Written exercise:
What is the number of lines containing the string "Vector"? Answer with the number only.

Given material:
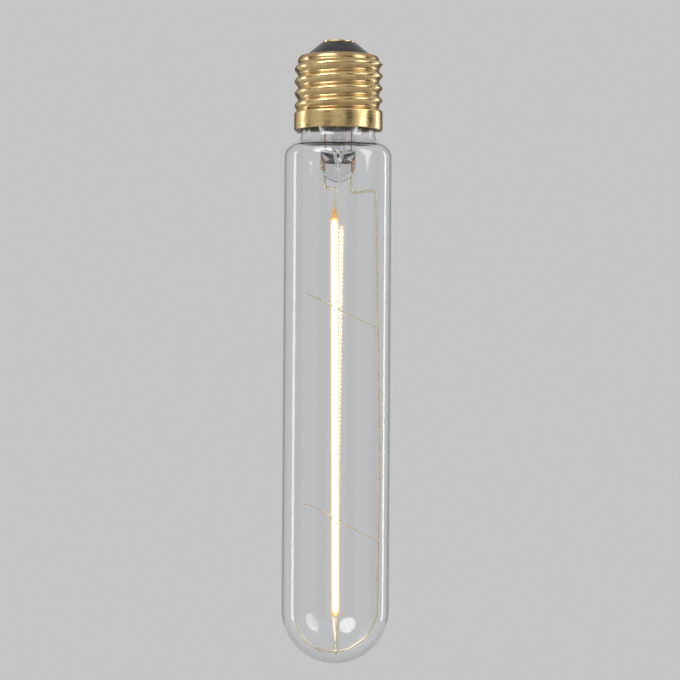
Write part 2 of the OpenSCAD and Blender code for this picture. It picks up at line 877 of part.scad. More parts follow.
// Where the wire to the rim makes its last bend, with the wire's axis in the XZ plane
module hem_bend(r) {
    intersection() {
        translate([rim_wire_out_r + rim_wire_hem_r, 0, z_rim_wire + rim_wire_hem_r])
            rotate([90, 0, 0])
                rotate_extrude()
                    translate([rim_wire_hem_r, 0]) circle(r = r);
        translate([rim_wire_out_r - r, -r, z_rim_wire - r])
            cube([rim_wire_hem_r + r, 2 * r, rim_wire_hem_r + r]);
    }
}

module side_solder() {
    reach = side_solder_r + 1;
    place_r = skirt_r - side_solder_r + 0.15;
    wire_room_r = board_wire_r + weld_gap;
    color(solder_colour)
        difference() {
            rotate([0, 0, rim_wire_bearing])
                translate([place_r, 0, z_rim])
                    difference() {
                        sphere(r = side_solder_r);
                        translate([-reach, -reach, 0]) cube(2 * reach);
                    }
            rotate([0, 0, rim_wire_bearing]) {
                translate([place_r - side_solder_r - 1, 0, z_rim_wire])
                    rotate([0, 90, 0])
                        cylinder(
                            h = rim_wire_end_r + weld_gap - place_r + side_solder_r + 1,
                            r = wire_room_r
                        );
                hem_bend(wire_room_r);
            }
        }
}

// Driver
module driver_sleeve() {
    notch_w = 2 * (board_wire_r + 3 * fit_gap);
    z_notch = z_board + rim_wire_rise - board_wire_r - rim_wire_bend_r / 2;
    color([0.93, 0.92, 0.88])
        difference() {
            translate([0, 0, z_sleeve_bottom])
                cylinder(h = z_sleeve_top - z_sleeve_bottom, r = sleeve_r);
            translate([0, 0, z_board_under])
                cylinder(h = z_sleeve_top - z_board_under + 1, r = sleeve_bore_r);
            translate([0, 0, z_sleeve_bottom - 1])
                cylinder(h = z_sleeve_top - z_sleeve_bottom + 2, r = sleeve_bore_r - sleeve_ledge_w);
            translate([0, 0, z_sleeve_bottom - 1])
                cylinder(h = z_board_under - sleeve_ledge_t - z_sleeve_bottom + 1, r = sleeve_bore_r);
            rotate([0, 0, rim_wire_bearing])
                translate([sleeve_bore_r - 1, -notch_w / 2, z_notch])
                    cube([sleeve_wall + 2, notch_w, z_sleeve_top - z_notch + 1]);
        }
}

// Where wires pass through the board: [x, y, side of the solder, radius of the wire]
function wire_holes() = [
    [0, 0, -1, board_wire_r],
    [capacitor_lead_x, capacitor_y + capacitor_lead_y[0], -1, board_wire_r],
    [capacitor_lead_x, capacitor_y + capacitor_lead_y[1], -1, board_wire_r],
    [outer_lead_x, 0, 1, seal_r],
    [-outer_lead_x, 0, 1, seal_r],
    [
        rim_wire_board_r * cos(rim_wire_bearing), rim_wire_board_r * sin(rim_wire_bearing),
        -1, board_wire_r
    ]
];

module driver_board() {
    color([0.12, 0.4, 0.2])
        difference() {
            translate([0, 0, z_board_under]) cylinder(h = board_t, r = board_r);
            for (hole = wire_holes())
                translate([hole[0], hole[1], z_board_under - 1])
                    cylinder(h = board_t + 2, r = hole[3] + board_hole_gap);
        }
}

module board_solder() {
    color(solder_colour)
        for (hole = wire_holes())
            translate([hole[0], hole[1], hole[2] > 0 ? z_board : z_board_under])
                rotate([hole[2] > 0 ? 0 : 180, 0, 0])
                    difference() {
                        cylinder(h = solder_h, r1 = solder_r, r2 = solder_r * 0.6);
                        translate([0, 0, -1]) cylinder(h = solder_h + 2, r = hole[3] + weld_gap);
                    }
}

// Flat moulded package with rows of bent legs along its two long sides
module package(size, place, legs) {
    translate([place[0], place[1], z_board]) {
        translate([-size[0] / 2, -size[1] / 2, part_standoff]) cube(size);
        for (x = legs, side = [0, 180])
            rotate([0, 0, side]) {
                translate([x - leg_w / 2, size[1] / 2 - 0.1, leg_t])
                    cube([leg_w, leg_reach / 2 + 0.1, size[2] / 2 - leg_t]);
                translate([x - leg_w / 2, size[1] / 2 + leg_reach / 2 - leg_t, 0])
                    cube([leg_w, leg_reach / 2 + leg_t, leg_t + 0.1]);
            }
    }
}

module bridge_rectifier() {
    color([0.13, 0.13, 0.14]) package(rectifier_size, rectifier_place, rectifier_legs);
}

module driver_chip() {
    color([0.1, 0.1, 0.11]) package(chip_body_size, chip_body_place, chip_body_legs);
}

module bulk_capacitor() {
    z = z_board + capacitor_d / 2 + fit_gap;
    can_r = capacitor_d / 2;
    color([0.15, 0.18, 0.3])
        union() {
            translate([-capacitor_length / 2, capacitor_y, z])
                rotate([0, 90, 0])
                    rotate_extrude()
                        polygon([
                            [0, 0], [can_r - capacitor_edge, 0], [can_r, capacitor_edge],
                            [can_r, capacitor_length - capacitor_groove[1]],
                            [
                                can_r - capacitor_edge,
                                capacitor_length - (capacitor_groove[0] + capacitor_groove[1]) / 2
                            ],
                            [can_r, capacitor_length - capacitor_groove[0]],
                            [can_r, capacitor_length - capacitor_edge],
                            [can_r - capacitor_edge, capacitor_length],
                            [0, capacitor_length]
                        ]);
            for (y = capacitor_lead_y)
                bent_wire(
                    [
                        [capacitor_length / 2 - 0.2, capacitor_y + y, z],
                        [capacitor_lead_x, capacitor_y + y, z],
                        [capacitor_lead_x, capacitor_y + y, z_board_under - lead_stub]
                    ],
                    [0.6],
                    board_wire_r
                );
        }
}

module fuse_resistor() {
    r = fuse_d / 2;
    z = min(z_board + fuse_stand, z_insulator_bottom - fit_gap - fuse_length);
    z_lead = z_board_under - lead_stub;
    color([0.75, 0.8, 0.72])
        rotate_extrude()
            polygon([
                [0, z_lead], [board_wire_r, z_lead], [board_wire_r, z], [r - fuse_edge, z],
                [r, z + fuse_cap[0]], [r, z + fuse_cap[1]], [r - fuse_waist, z + fuse_cap[2]],
                [r - fuse_waist, z + fuse_length - fuse_cap[2]],
                [r, z + fuse_length - fuse_cap[1]], [r, z + fuse_length - fuse_cap[0]],
                [r - fuse_edge, z + fuse_length], [board_wire_r, z + fuse_length],
                [board_wire_r, z_contact - weld_gap], [0, z_contact - weld_gap]
            ]);
}

module board_resistors() {
    color([0.1, 0.1, 0.1])
        for (p = resistor_places)
            translate([p[0], p[1], z_board + resistor_size[2] / 2])
                cube(resistor_size, center = true);
}

module board_capacitors() {
    color([0.7, 0.58, 0.42])
        for (p = ceramic_places)
            translate([p[0], p[1], z_board_under - ceramic_size[2] / 2])
                cube(ceramic_size, center = true);
}

envelope();
stem();
exhaust_tube();
dumet_seals();
outer_lead_live();
outer_lead_neutral();
lead_short();
frame_wire();
anchor_upper();
anchor_lower();
filament_strip();
filament_chips();
phosphor_front();
phosphor_rear();
filament_tab_top();
filament_tab_bottom();
filament_hook();
screw_shell();
cap_insulator();
centre_contact();
centre_solder();
side_solder();
cement_ring();
driver_sleeve();
driver_board();
bridge_rectifier();
driver_chip();
bulk_capacitor();
fuse_resistor();
board_resistors();
board_capacitors();
board_solder();
rim_wire();
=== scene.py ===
"""Looks of a tubular LED filament lamp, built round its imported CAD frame.

Sizes and routes are in millimetres, as in the CAD source, and become metres when a mesh is made.
What the box of a CAD node shows is read from the frame, and the other sizes are named values.
"""

import math

import bmesh
import bpy
import numpy as np
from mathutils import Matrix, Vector, noise


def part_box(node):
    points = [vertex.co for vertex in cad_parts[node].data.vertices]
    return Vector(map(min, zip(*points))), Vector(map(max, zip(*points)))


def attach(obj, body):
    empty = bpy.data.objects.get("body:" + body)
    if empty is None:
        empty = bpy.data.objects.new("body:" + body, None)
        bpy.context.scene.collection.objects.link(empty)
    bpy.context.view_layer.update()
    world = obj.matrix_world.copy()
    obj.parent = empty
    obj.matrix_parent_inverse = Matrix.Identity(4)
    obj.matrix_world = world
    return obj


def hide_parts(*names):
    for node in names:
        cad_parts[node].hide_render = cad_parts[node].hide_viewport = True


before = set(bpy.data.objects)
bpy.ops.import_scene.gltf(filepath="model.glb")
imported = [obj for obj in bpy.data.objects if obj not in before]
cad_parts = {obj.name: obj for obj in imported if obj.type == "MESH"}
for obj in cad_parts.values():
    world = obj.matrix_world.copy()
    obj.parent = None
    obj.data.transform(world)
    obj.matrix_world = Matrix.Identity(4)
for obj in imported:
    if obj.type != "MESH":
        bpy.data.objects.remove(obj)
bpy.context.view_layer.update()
scene = bpy.context.scene
noise.seed_set(11)  # without a seed the noise differs from run to run
MM = 0.001


def low(node, axis):
    """Where a CAD node begins along an axis, in millimetres to a hundredth."""
    return round(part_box(node)[0]["xyz".index(axis)] / MM, 2)


def high(node, axis):
    """Where a CAD node ends along an axis, in millimetres to a hundredth."""
    return round(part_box(node)[1]["xyz".index(axis)] / MM, 2)


# Clearances
FIT_GAP = 0.05
WELD_GAP = 0.02

# Screw cap
SKIRT_R = high("screw_shell", "x")
SKIRT_LENGTH = 4.8
Z_RIM = low("screw_shell", "z")
Z_SKIRT_TOP = Z_RIM + SKIRT_LENGTH
THREAD_R = 13.1
THREAD_DEPTH = 1
THREAD_LENGTH = 16
THREAD_PITCH = 3.629
THREAD_FADE = 1.4
ROOT_R = THREAD_R - THREAD_DEPTH
Z_THREAD_TOP = Z_SKIRT_TOP + THREAD_LENGTH
SHEET = 0.3
Z_ROOF = high("screw_shell", "z")
ROOF_OPENING_R = 9.6
ROOF_LIP = 0.15
ROOF_R = ROOT_R - 0.15
ROOF_BEND_R = 1.2
INSULATOR_R = high("cap_insulator", "x")
INSULATOR_TOP_R = 5.3
INSULATOR_HOLE_R = 0.9
Z_INSULATOR_TOP = high("cap_insulator", "z")
Z_INSULATOR_BOTTOM = low("cap_insulator", "z")
CONTACT_R = high("centre_contact", "x")
CONTACT_T = 0.5
CONTACT_BEVEL = 0.15
CONTACT_HOLE_R = 0.3
CONTACT_TUBE_R = 0.85
Z_CONTACT = high("centre_contact", "z")
Z_CONTACT_TUBE = low("centre_contact", "z")
SOLDER_R = high("centre_solder", "x")
SOLDER_FLAT_R = 1.2
CEMENT_R = high("cement_ring", "x")
CEMENT_TOP_R = 11.7
Z_CEMENT_TOP = high("cement_ring", "z")
Z_CEMENT_BOTTOM = low("cement_ring", "z")

# Glass envelope
TUBE_R = high("envelope", "x")
GLASS_WALL = 1
BORE_R = TUBE_R - GLASS_WALL
NECK_R = 11
Z_NECK_TOP = high("envelope", "z")
Z_SHOULDER_TOP = Z_RIM - 0.6
SHOULDER_R = 4.1
SHOULDER_SLOPE = 66
Z_TIP = low("envelope", "z")
Z_TUBE_END = Z_TIP + TUBE_R

# Glass stem
STEM_R = 5.25
STEM_WALL = 0.8
FLARE_R = high("stem", "x")
FLARE_LIP = 0.8
FLARE_HEIGHT = 9
FLARE_POWER = 2.2
Z_FLARE_RIM = high("stem", "z")
Z_FLARE_WAIST = Z_FLARE_RIM - FLARE_LIP - FLARE_HEIGHT
Z_STEM_FLOOR = Z_FLARE_RIM - 12.8
Z_PRESS = Z_STEM_FLOOR - 4
Z_PRESS_BOTTOM = low("stem", "z")
PRESS_HALF_T = 2.2
EXHAUST_R = high("exhaust_tube", "x")
EXHAUST_WALL = 0.8
EXHAUST_BORE_R = EXHAUST_R - EXHAUST_WALL
EXHAUST_TIP = 2.4
BLOW_HOLE_R = 0.7
Z_BLOW_HOLE = Z_STEM_FLOOR - 5.7 + BLOW_HOLE_R

# Filament, hung a little out of plumb
COAT_HALF_W = 1.2
COAT_HALF_T = high("phosphor_rear", "y")
COAT_TOP = Vector((low("phosphor_front", "x") + COAT_HALF_W, 0, Z_PRESS_BOTTOM - 10.3))
COAT_BOTTOM = Vector((high("phosphor_front", "x") - COAT_HALF_W, 0, Z_TIP + GLASS_WALL + 12.9))
COAT_LENGTH = (COAT_TOP - COAT_BOTTOM).length
COAT_END = 0.9
COAT_TIP_SHARE = 0.25
COAT_SQUARENESS = 2.7
BEAD_SWELL = 0.012
CHIP_PITCH = 1.27
CHIP_START = 2.685
STRIP_HALF_W = 0.7
STRIP_HALF_T = high("filament_strip", "y")
TAB_IN_COAT = 1
TAB_TOP_LENGTH = 3
TAB_NECK = (0.2, 1.2)
TAB_TIP_HALF_W = 0.4
TAB_BOTTOM_LENGTH = 7
TAB_SHOULDER = (0.1, 0.9)
TAB_SHOULDER_X = -0.23
TAB_HALF_W = 1.1
TAB_TAPER = 3
TAB_END_X = (0.2, 0.85)
Z_TAB_END = COAT_BOTTOM.z - TAB_BOTTOM_LENGTH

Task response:
4